Almost two years later, a key witness in the pig trial, Bill Staton, was killed by two of Randolph McCoy’s nephews, Paris and Sam McCoy. They were tried and successfully pled self-defense. Although they were acquitted, the McCoy family was incensed that they were even forced to face charges.

On Election Day, August 5, 1882, members of the two families clashed at the Blackberry Creek voting precinct in Pike County, Kentucky. Elections at that time were important social events with food and festivities surrounding polling places. There was tension because people believed the McCoys wanted vengeance against Ellison Hatfield, who had testified against Sam and Paris McCoy. There was an argument, and two of Randolph McCoy’s sons stabbed Ellison Hatfield and a third shot him.

The McCoy brothers were immediately arrested by a Hatfield constable and placed into the custody of two Hatfield Justices of the Peace from Pike County, Kentucky. They never made it to jail because they were overtaken on the way by a posse of Hatfields led by Valentine Hatfield, a West Virginia Justice of the Peace, who took the three McCoys to West Virginia.

The brothers, 21-one-year-old Tolbert, 19-year-old Phanner, and 15-year-old Randolph (Randall) McCoy Jr., were confined in a schoolhouse while the Hatfields waited to learn if Ellison would survive. He didn’t. After his death, the three McCoy boys were taken to the Kentucky side of the river, tied to pawpaw bushes, and shot.

Although indictments were issued for those involved in the boys’ deaths, no one was immediately arrested. Five years later, Randolph McCoy and his brother-in-law, Pikeville attorney Perry Cline, convinced Kentucky Governor Simon Bolilvar Buckner to reissue murder indictments. On Sept. 10, 1887, Buckner filed a requisition under the seal of the Commonwealth of Kentucky demanding West Virginia Governor Emanuel Willis Wilson arrest the indicted men. Wilson refused, saying he did not think the accused were guilty.

Meanwhile, on January 1, 1888, a group of Hatfields surrounded the cabin Randolph McCoy shared with his family. When Randolph refused to come out, shots were fired into the cabin and it was set on fire. As the family fled the flames, Randolph’s son, Calvin, and daughter, Alifair, were killed and his wife, Sarah, was beaten. Sarah McCoy was found the next morning with broken ribs and her head frozen to the ground by her own blood.

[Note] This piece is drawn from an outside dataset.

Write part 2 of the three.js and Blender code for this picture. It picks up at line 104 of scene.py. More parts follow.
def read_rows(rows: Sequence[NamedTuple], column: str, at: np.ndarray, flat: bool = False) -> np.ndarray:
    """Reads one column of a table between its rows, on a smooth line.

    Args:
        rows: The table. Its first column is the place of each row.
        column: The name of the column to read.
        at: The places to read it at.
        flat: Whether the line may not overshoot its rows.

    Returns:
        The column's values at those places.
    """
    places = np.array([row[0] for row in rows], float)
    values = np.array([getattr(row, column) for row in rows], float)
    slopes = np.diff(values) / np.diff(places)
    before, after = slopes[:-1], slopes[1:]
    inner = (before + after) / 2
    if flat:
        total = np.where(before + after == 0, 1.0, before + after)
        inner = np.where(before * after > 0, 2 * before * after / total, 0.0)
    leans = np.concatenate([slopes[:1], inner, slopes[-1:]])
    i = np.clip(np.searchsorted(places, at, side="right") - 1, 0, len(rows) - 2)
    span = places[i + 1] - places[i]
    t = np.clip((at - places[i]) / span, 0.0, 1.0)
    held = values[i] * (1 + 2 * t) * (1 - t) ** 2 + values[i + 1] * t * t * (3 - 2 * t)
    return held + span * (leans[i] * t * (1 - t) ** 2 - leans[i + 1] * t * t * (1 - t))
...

The Kentucky Governor appointed an agent, Pike County Deputy Sheriff “Bad” Frank Phillips, to retrieve indicted Hatfield family members and friends from West Virginia. Phillips formed an armed posse of about 25 men, crossed the river, forcibly seized nine men and put them in jail in Pike County, Kentucky. On Feb. 1, 1888, the West Virginia Governor asked the Kentucky Governor to release them and return them to West Virginia. The Kentucky Governor refused, saying the issues involved were judicial, not executive.

West Virginia filed a writ of habeas corpus in a Kentucky federal court that eventually was argued at the U.S. Supreme Court on April 23 and 24, 1888. In the May 14, 1888, Mahon v. Justice decision, the U.S. Supreme Court held in favor of Kentucky. Plyant Mayhorn (sometimes spelled Mahon) was one of the men being held in Kentucky.

“No mode is provided by which a person unlawfully abducted from one state to another can be restored to the state from which he was taken, if held upon any process of law for offense against the state to which he has been carried,” said the opinion written by Justice Stephen Johnson Field.

“The arrest of Mahon and his abduction from the state were lawless and indefensible acts, for which Phillips and his aids may justly be punished under the laws of West Virginia,” the opinion said. Still, it added, “the offender against the law of the state is not relieved from liability because of personal injuries received from private parties, or because of indignities committed against another state. It would indeed be a strange conclusion if a party charged with a criminal offense could be excused from answering to the government whose laws he had violated because other parties had done violence to him, and also committed an offense against the laws of another state.”

Eventually, eight Hatfields and their supporters were sentenced to prison for killing McCoys, and one, Ellison “Cotton Top” Mounts, a son of Ellison Hatfield, was publicly hanged. Throughout the following decades there were more killings and more trials, but they tapered off after railroads built in the 1890s made the area more accessible. The resulting growth of the coal industry and an influx of immigrants who worked in the mines led to a large, ethnically diverse population. Family on-family fighting gave way to disputes between economic classes and political groups.

No longer enemies, Hatfield and McCoy descendants now celebrate their feudal heritage with an annual festival. Both families have had representatives serve in county and state political offices, and one—Dr. Henry D. Hatfield—became a West Virginia Governor and U.S. Senator. Even the U.S. Supreme Court, the final arbiter of justice in our nation, could not settle the animosity between the families as well as time has done.